- _Short task_
List all lines of the data containing the word "this".

- _Dataset entries_
※ ※ ※

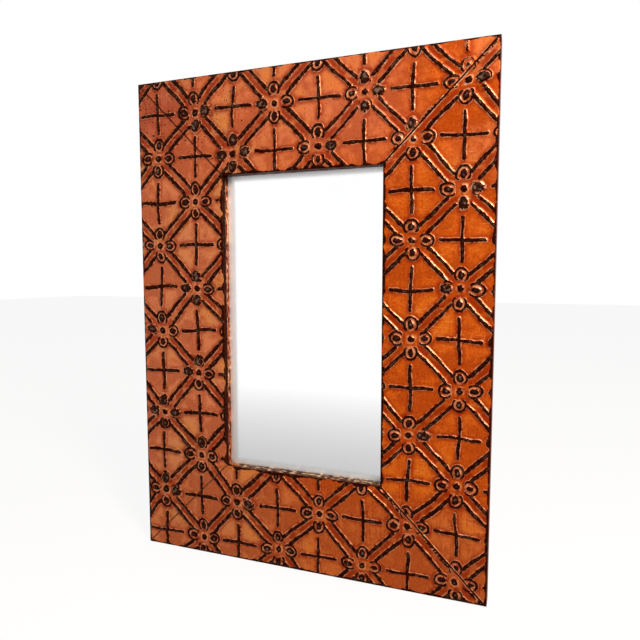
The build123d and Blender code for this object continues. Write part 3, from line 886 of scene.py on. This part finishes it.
# %% Steels
def plated(name, colour, shade, roughness, cloud_size, scratch=0.15):
    """A metal finish: colour clouded towards shade, and roughness that varies with the same cloud."""
    material, tree, shader, place = surface(name, Metallic=1.0)
    cloud, grit = clouds(tree, place, cloud_size, 0.35)
    feed(
        tree, shader,
        Base_Color=layered(tree, linear(colour), [(shade, (cloud, 0.38, 0.62))]),
        Roughness=add(tree, RANGE, cloud, 0.3, 0.7, roughness, roughness + 0.14),
        Normal=add(tree, "ShaderNodeBump", Strength=scratch, Distance=0.1 * MM, Height=grit),
    )
    return material


BLUED_STEEL = plated("blued_tack_steel", "33373F", "1F2126", 0.34, 2.5)
ZINC_PLATE = plated("zinc_plated_strip", "B9BCC0", "94989C", 0.3, 3.5, 0.25)
NICKEL_PLATE = plated("nickel_plated_wire", "CFC9BC", "B4AD9E", 0.14, 6.0, 0.08)
BRIGHT_STRIP = plated("bright_rolled_steel", "BDBDBE", "9C9C9E", 0.3, 5.0)
ZINC_SCREW = plated("zinc_plated_screw_steel", "C4C2B8", "A09E92", 0.24, 2.0)
print("5 steels")

# %% Tacks and screws in place
HEM_MARGIN, TACK_SPACING = 24.0, 130.0  # from a corner to the first tack, and about how far to the next
HANGER_INSET, HANGER_DROP = 55.0, 150.0  # from the frame's side and top to the bar of a ring
SCREW_DROP = 23.0  # from the bar down to the screw
TACK_TREE, SCREW_TREE = row_tree(BLUED_STEEL), row_tree(ZINC_SCREW)
TACK_MESH = tack_mesh()
for side, turn in SIDES.items():
    half, _, reach = cad_box[1] if side in ("top", "bottom") else cad_box[1].zyx
    room = 2 * half - 2 * HEM_MARGIN * MM
    gaps = round(room / (TACK_SPACING * MM))
    piece = grown(f"cut_tacks_{side}", TACK_MESH, TACK_TREE, {
        "Count": gaps + 1,
        "Start": (-room / 2, 0.0, reach - HEM / 2 * MM),
        "Step": (room / gaps, 0.0, 0.0),
        "Turn": radians(turn),
        "Spin": 0.6,
    })
    handed_over(closed(piece, 35.0), "frame", "blued_steel", f"hem_tacks_{side}")
screw_x, screw_z = cad_box[1].x - HANGER_INSET * MM, cad_box[1].z - (HANGER_DROP + SCREW_DROP) * MM
piece = grown("pan_head_screws", screw_mesh(), SCREW_TREE, {
    "Count": 2, "Start": (-screw_x, 0.0, screw_z), "Step": (2 * screw_x, 0.0, 0.0), "Turn": 0.0, "Spin": 0.8,
})
handed_over(closed(piece, 35.0), "frame", "zinc_plated_steel", "hanger_screws")

# %% [markdown]
# ## The rings of the hangers
#
# A ring is a D of round wire with its straight bar in the strap's eye. Its line is two small bends, two short
# sides and a half circle, so the points come from those arcs, and a circle is carried along them. All of it
# lies in one plane, so the circle never twists. Each ring rides on its own body, because it swings.

# %% D-rings
RING_BAR, RING_REACH, RING_CORNER, RING_WIRE = 22.0, 15.0, 2.8, 2.6  # millimetres
RING_TILT = 4.0  # degrees that a hanging ring stands off the strap
EYE_PLAY = 0.08
BAR_DEPTH = STRAP + RING_WIRE / 2 + EYE_PLAY


def arc(middle, radius, start, end, steps):
    """Points round an arc in a plane, angles in degrees."""
    turns = [radians(start + (end - start) * i / steps) for i in range(steps + 1)]
    return [Vector((middle[0] + radius * cos(t), 0, middle[1] + radius * sin(t))) for t in turns]


def ring_mesh(sides=20):
    """A D of round wire that hangs from its bar, with the bar's middle at the origin."""
    half = RING_BAR / 2
    line = arc((half - RING_CORNER, -RING_CORNER), RING_CORNER, 90, 0, 8)
    line += arc((0, half - RING_REACH), half, 0, -180, 44)
    line += arc((RING_CORNER - half, -RING_CORNER), RING_CORNER, 180, 90, 8)
    level = Vector((0, 1, 0))
    work = bmesh.new()
    loops = []
    for i, point in enumerate(line):
        ahead = (line[(i + 1) % len(line)] - line[i - 1]).normalized()
        aside = ahead.cross(level)
        turns = [2 * pi * k / sides for k in range(sides)]
        loops.append([
            work.verts.new((point + (aside * cos(t) + level * sin(t)) * RING_WIRE / 2) * MM) for t in turns
        ])
    for i, loop in enumerate(loops):
        for k in range(sides):
            work.faces.new((loops[i - 1][k - 1], loops[i - 1][k], loop[k], loop[k - 1]))
    return mesh_of("hanger_ring", work)


for side, sign in (("left", -1), ("right", 1)):
    mesh = ring_mesh()
    place = Matrix.Translation((sign * screw_x, BAR_DEPTH * MM, cad_box[1].z - HANGER_DROP * MM))
    mesh.transform(place @ Matrix.Rotation(radians(RING_TILT), 4, "X"))
    mesh.materials.append(NICKEL_PLATE)
    piece = closed(new_object(f"d_ring_{side}", mesh))
    handed_over(piece, f"ring_{side}", "nickel_plated_steel", f"hanger_ring_{side}")

# %% [markdown]
# ## The glass
#
# The looking glass is 3 mm float glass with silver and grey paint on its back, and its edges are ground to a
# small arris so that they don't cut. Light passes the clear glass and turns round at the silver, and from the
# front that looks like a bright metal with almost no tint, so the front is set that way. Beside the tin it is
# hazed by what a cloth couldn't reach, which softens the reflection of the crumpled return: at the left, along
# the top and at the bottom. The ground edge is frosted green, and the back is matt paint.

# %% Mirror glass
def silvered():
    """The silver seen through the glass, hazed beside the tin."""
    material, tree, shader, place = surface("silvered_float_glass", Metallic=1.0)
    across, _, upward = add(tree, "ShaderNodeSeparateXYZ", place).outputs
    from_side = add(tree, "ADD", across, cad_box[1].x - WIDTH * MM)
    from_level = add(tree, "SUBTRACT", cad_box[1].z - WIDTH * MM, ("ABSOLUTE", upward))
    haze = [mask(tree, (from_side, 14 * MM, 4 * MM)), mask(tree, (from_level, 10 * MM, 3 * MM))]
    haze = add(tree, "MAXIMUM", *haze)
    film = clouds(tree, place, 60)[0]
    layers = [("FBFDFC", (film, 0.55, 0.8)), ("E4E9EC", haze, (upward, -0.08, -0.2))]
    base = layered(tree, linear("FFFFFF"), layers)
    feed(tree, shader, Base_Color=base, Roughness=("MULTIPLY_ADD", haze, 0.55, 0.015))
    return material


def coated(name, colour, shade, roughness, size):
    """A matt, faintly clouded surface."""
    material, tree, shader, place = surface(name, Roughness=roughness)
    cloud, grit = clouds(tree, place, size, 0.4)
    base = layered(tree, linear(colour), [(shade, (cloud, 0.35, 0.65))])
    bump = add(tree, "ShaderNodeBump", Strength=0.2, Distance=0.1 * MM, Height=grit)
    feed(tree, shader, Base_Color=base, Normal=bump)
    return material


ARRIS = 0.4  # width of the ground edge


def glass_piece():
    """The plate with its edges ground, and a finish each for its front, edges and back."""
    low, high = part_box("mirror_glass")
    work = bmesh.new()
    made = bmesh.ops.create_cube(work, size=1.0)["verts"]
    bmesh.ops.scale(work, vec=high - low, verts=made)
    bmesh.ops.translate(work, vec=(high + low) / 2, verts=made)
    bmesh.ops.bevel(work, geom=work.edges[:], offset=ARRIS * MM, segments=2, profile=0.5, affect="EDGES")
    for face in work.faces:
        face.material_index = 1 if abs(face.normal.y) < 0.99 else (0 if face.normal.y < 0 else 2)
    mesh = mesh_of("looking_glass", work)
    mesh.materials.append(silvered())
    mesh.materials.append(coated("ground_glass_edge", "8FA89C", "7C978B", 0.5, 8))
    mesh.materials.append(coated("mirror_back_paint", "6E7073", "636568", 0.6, 12))
    return new_object("looking_glass", mesh)


handed_over(closed(glass_piece(), 20.0), "frame", "mirror", "mirror_glass")

# %% [markdown]
# ## Wood, board and the steel that keeps its solids
#
# The rails are planed pine: pale early wood, darker narrow late wood, both drawn out along the rail, so the
# upright rails and the level ones each need the grain turned their own way. Rings cut flat make long arches,
# which a stretched noise, read as a saw-tooth of growth rings, gives. The back is hardboard: wood fibre pressed
# dark and smooth, with a fine felted fleck. Straps, points and nails keep the shapes that they came with.

# %% Pine and hardboard
def planed_pine(name, stretch, shift):
    """Pine with its grain along the axis where stretch is small. Each shift is another place in the log."""
    material, tree, shader, place = surface(name, Roughness=0.55, Specular_IOR_Level=0.35)
    along = add(tree, "ShaderNodeMapping", place, Scale=stretch, Location=(shift, shift * 0.7, shift * 0.4))
    growth = add(tree, NOISE, along, Scale=1 / (38 * MM), Detail=1.5, Distortion=0.4).outputs[0]
    finer = add(tree, "ShaderNodeMapping", along, Scale=tuple(1 if s == 1 else 0.3 for s in stretch))
    fibre = clouds(tree, finer, 0.9)[0]
    ring = add(tree, "FRACT", ("MULTIPLY", growth, 16.0))
    late = mask(tree, (ring, 0.35, 0.9), (ring, 1.0, 0.93))
    tint = clouds(tree, along, 70)[0]
    base = layered(tree, linear("D9B686"), [
        ("A9713C", late, 0.7), ("B98650", (fibre, 0.5, 0.72), 0.35), ("C39460", (tint, 0.45, 0.7), 0.4),
    ])
    relief = ("MULTIPLY_ADD", late, 0.4, fibre)
    bump = add(tree, "ShaderNodeBump", Strength=0.35, Distance=0.15 * MM, Height=relief)
    feed(tree, shader, Base_Color=base, Normal=bump)
    return material


def hardboard():
    """Wood fibre pressed dark, clouded and flecked."""
    material, tree, shader, place = surface("pressed_hardboard", Roughness=0.5, Specular_IOR_Level=0.3)
    cloud, felt, fleck = clouds(tree, place, 90, 2.4, 0.8)
    base = layered(tree, linear("5E3D25"), [
        ("6B472C", (cloud, 0.4, 0.65)), ("49301E", (felt, 0.5, 0.66), 0.5),
        ("86603F", (fleck, 0.62, 0.72), 0.5),
    ])
    bump = add(tree, "ShaderNodeBump", Strength=0.3, Distance=0.1 * MM, Height=fleck)
    feed(tree, shader, Base_Color=base, Normal=bump)
    return material


LEVEL, UPRIGHT = (0.045, 1, 1), (1, 1, 0.045)
KEPT = {
    "backing_board": hardboard(), "v_nails": BRIGHT_STRIP, "glazier_points": ZINC_PLATE,
    "hanger_strap": ZINC_PLATE,
}
for shift, side in enumerate(SIDES):
    stretch = UPRIGHT if side in ("left", "right") else LEVEL
    KEPT[f"wood_rail_{side}"] = planed_pine(f"planed_pine_{side}", stretch, 3.1 * shift)
for name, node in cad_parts.items():
    for start, material in KEPT.items():
        if name.startswith(start):
            for held in node.material_slots:
                held.material = material
            print(name, "is", material.name)

# %% [markdown]
# ## Room, lamps and camera
#
# The mirror stands on a plain pale floor. The room is white, and a mirror shows whatever stands opposite, so
# the floor also has to look right in the glass: white far off, and greyer near the frame, where a real floor
# falls into the mirror's own shade.

# %% Floor
def pale_floor():
    """White as the camera sees it, and in the glass greyer near the frame."""
    material, tree, shader, place = surface("pale_floor", Roughness=0.9, Base_Color=linear("FFFFFF"))
    ray = add(tree, "ShaderNodeLightPath").outputs
    ahead = add(tree, "ShaderNodeSeparateXYZ", place).outputs["Y"]
    shade = add(tree, RANGE, ahead, -0.26, -0.9, 1.0, 0.0)
    seen = layered(tree, linear("FFFFFF"), [("C4C4C4", shade)])
    glow = add(tree, "ShaderNodeEmission", seen, 1.0)
    white = add(tree, "ShaderNodeEmission", linear("FFFFFF"), 1.0)
    in_glass = add(tree, "ShaderNodeMixShader", ray["Is Glossy Ray"], shader, glow)
    lit = add(tree, "MULTIPLY", ray["Is Camera Ray"], 0.88)
    both = add(tree, "ShaderNodeMixShader", lit, in_glass, white)
    feed(tree, tree.nodes["Material Output"], Surface=both)
    return material


FLOOR_HALF = 6.0  # metres
FLOOR_LEVEL = cad_box[0].z - 0.2 * MM
floor_mesh = bpy.data.meshes.new("floor")
corners = [(x * FLOOR_HALF, y * FLOOR_HALF, FLOOR_LEVEL) for x, y in ((-1, -1), (1, -1), (1, 1), (-1, 1))]
floor_mesh.from_pydata(corners, [], [(0, 1, 2, 3)])
floor_mesh.materials.append(pale_floor())
new_object("floor", floor_mesh)
print("floor at", round(FLOOR_LEVEL / MM, 1), "mm")

# %% World and lamps
world = bpy.data.worlds.new("studio")
bpy.context.scene.world = world
world.use_nodes = True
tree = world.node_tree
ray = add(tree, "ShaderNodeLightPath").outputs
direct = ("MAXIMUM", ("MAXIMUM", ray["Is Camera Ray"], ray["Is Glossy Ray"]), ray["Is Transmission Ray"])
strength = add(tree, RANGE, direct, 0.0, 1.0, 0.36, 1.0)
feed(tree, tree.nodes["Background"], Color=linear("FFFFFF"), Strength=strength)


def softbox(name, place, target, width, height, watts):
    """A warm white area lamp, upright, that faces the target."""
    lamp = bpy.data.lights.new(name, "AREA")
    lamp.shape = "RECTANGLE"
    lamp.size, lamp.size_y = width, height
    lamp.energy = watts
    lamp.color = linear("FFF2DE")[:3]
    holder = new_object(name, lamp)
    holder.location = place
    holder.rotation_mode = "QUATERNION"
    holder.rotation_quaternion = (Vector(target) - Vector(place)).to_track_quat("-Z", "Y")
    print(name, "lamp of", watts, "W")


softbox("key", (0.95, -0.85, 0.95), (0.05, 0, 0), 0.3, 0.8, 26)
softbox("sparkle", (0.35, -1.2, 1.0), (0, 0, 0), 0.1, 0.1, 5)

# %% Camera
LENS = 31.05  # on a 36 mm sensor
EYE = Vector((0.2273, -0.5775, 0.0580))
RIGHT = Vector((0.93995, 0.34130, -0.00029))
UP = Vector((-0.02862, 0.07968, 0.99641))
camera = new_object("camera", bpy.data.cameras.new("camera"))
camera.data.lens = LENS
camera.data.clip_start = 0.01
turn = Matrix((RIGHT, UP, RIGHT.cross(UP))).transposed()
camera.matrix_world = Matrix.Translation(EYE) @ turn.to_4x4()
bpy.context.scene.camera = camera
bpy.context.scene.view_settings.view_transform = "Standard"
print("camera", round(EYE.length, 3), "m from the middle of the frame")
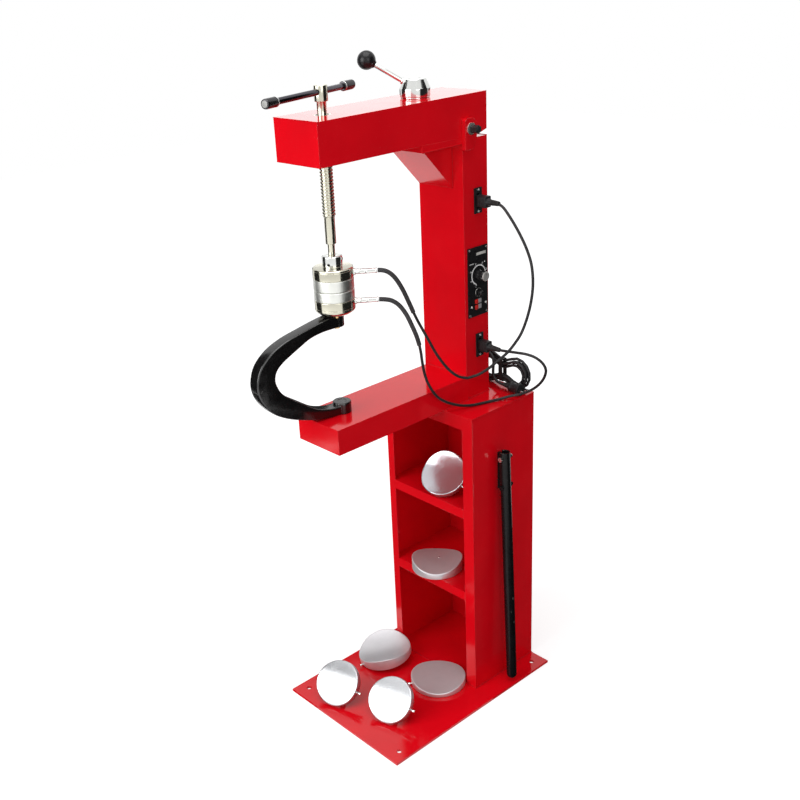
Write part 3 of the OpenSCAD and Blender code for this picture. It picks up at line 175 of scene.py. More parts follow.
def enamel(name, color, rough=0.1, peel=0.02, gloss=0.5):
    """Glossy paint with soft clouds, orange peel, worn edges and a little dust."""
    m = Mat(name, color, Roughness=rough, Specular_IOR_Level=gloss)
    near = m.edges(PAINT_EDGE)
    base = m.mix(m.patches(7.0, 4.0, 0.35, 0.7), shade(color, 0.93), shade(color, 1.05))
    base = m.mix(m.times(m.patches(900.0, 2.0, 0.3, 0.75), 0.12), base, shade(color, 0.72))
    worn = m.times(near, m.patches(60.0, 4.0, 0.56, 0.75))
    base = m.mix(m.times(worn, 0.5), base, shade(color, 0.6))
    m.set("Base Color", m.mix(m.times(m.patches(300.0, 5.0, 0.66, 0.8), 0.05), base, DUST))
    m.set("Roughness", m.patches(16.0, 5.0, 0.3, 0.75, rough * 0.75, rough * 1.5))
    m.bump(m.noise(190.0, 2.0), peel, 0.0008)
    m.bump(m.noise(11.0, 2.0), peel * 0.6, 0.004)
    return m.done()


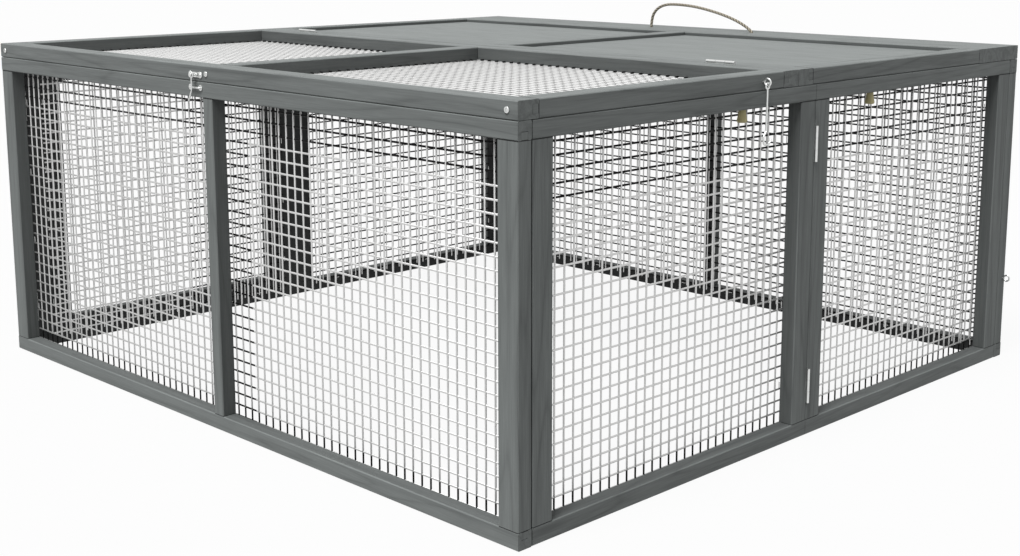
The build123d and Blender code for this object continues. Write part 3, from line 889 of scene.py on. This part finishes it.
@dataclass
class InnerFrame:
    """Second frame of battens inside the front frame of the left side."""

    stile_width: float = 0.030
    rail_height: float = 0.020
    set_back: float = 0.0010
    clearance: float = 0.0004
    arris: float = 0.0010
    finish: StainedTimber = StainedTimber(inner_slack=0.0050)

    def build(self) -> None:
        """Builds its two stiles and its two rails."""
        low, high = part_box("left_front_stiles")
        low.x += self.set_back
        high.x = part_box("left_front_mesh")[0].x - self.clearance
        low.y += self.stile_width + self.clearance
        high.y -= self.stile_width + self.clearance
        low.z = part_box("front_wall_bottom_rail")[1].z + self.clearance
        high.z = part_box("front_wall_top_rail")[0].z - self.clearance
        foot, head = low.z + self.rail_height, high.z - self.rail_height
        near, far = low.y + self.stile_width, high.y - self.stile_width
        stiles = [
            batten(low, Vector((high.x, near, high.z)), self.arris),
            batten(Vector((low.x, far, low.z)), high, self.arris),
        ]
        rails = [
            batten(Vector((low.x, near, low.z)), Vector((high.x, far, foot)), self.arris),
            batten(Vector((low.x, near, head)), Vector((high.x, far, high.z)), self.arris),
        ]
        for group, name, grain in ((stiles, "stiles", Axis.Z), (rails, "rails", Axis.Y)):
            name = f"left_inner_{name}"
            material = self.finish.make(f"stain_{name}", grain)
            finish_piece(join_all(group), name, material, "left_front_panel")


@dataclass
class LatchPlate:
    """Plate with two round screwed ends, and the headed post that the latch's arm turns on."""

    metal: Any
    thickness: float = 0.0012
    neck_share: float = 0.78
    post_radius: float = 0.0015
    head_radius: float = 0.00275
    head_thickness: float = 0.0012
    sides: int = 28
    edge: float = 0.0003
    neck_depth_share: float = 0.9

    def build(self) -> None:
        """Builds the plate and its post."""
        low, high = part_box("latch_plate")
        middle = (low + high) / 2
        radius = (high.z - low.z) / 2
        reach = (high.x - low.x) / 2 - radius
        neck = Vector((reach, 0.0, radius * self.neck_share))
        face = Vector((middle.x, high.y, middle.z))
        front = Vector((0.0, self.thickness, 0.0))
        head_start = Vector((middle.x, low.y + self.head_thickness, middle.z))
        ends = [face + Vector((side * reach, 0.0, 0.0)) for side in (-1, 1)]
        pieces = [self._disc(end, radius, self.thickness) for end in ends]
        pieces.append(batten(face - neck - front * self.neck_depth_share, face + neck, self.edge))
        pieces.append(self._disc(face, self.post_radius, face.y - head_start.y))
        pieces.append(self._disc(head_start, self.head_radius, self.head_thickness))
        plate = join_all(pieces)
        finish_piece(plate, "latch_plate_and_post", self.metal, "lid_front")
        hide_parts("latch_plate")

    def _disc(self, place: Vector, radius: float, length: float) -> Any:
        """Makes a round part that reaches forward from a place.

        Args:
            place: The middle of its rear face.
            radius: Its radius.
            length: How far it reaches forward.

        Returns:
            The part.
        """
        disc = bar(length, radius, self.sides, self.edge)
        disc.matrix_world = Matrix.Translation(place - Vector((0.0, length / 2, 0.0))) @ turn_to(Axis.Y)
        return disc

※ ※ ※

- _Task answer_
The build123d and Blender code for this object continues. Write part 3, from line 886 of scene.py on. This part finishes it.
Write part 3 of the OpenSCAD and Blender code for this picture. It picks up at line 175 of scene.py. More parts follow.
The build123d and Blender code for this object continues. Write part 3, from line 889 of scene.py on. This part finishes it.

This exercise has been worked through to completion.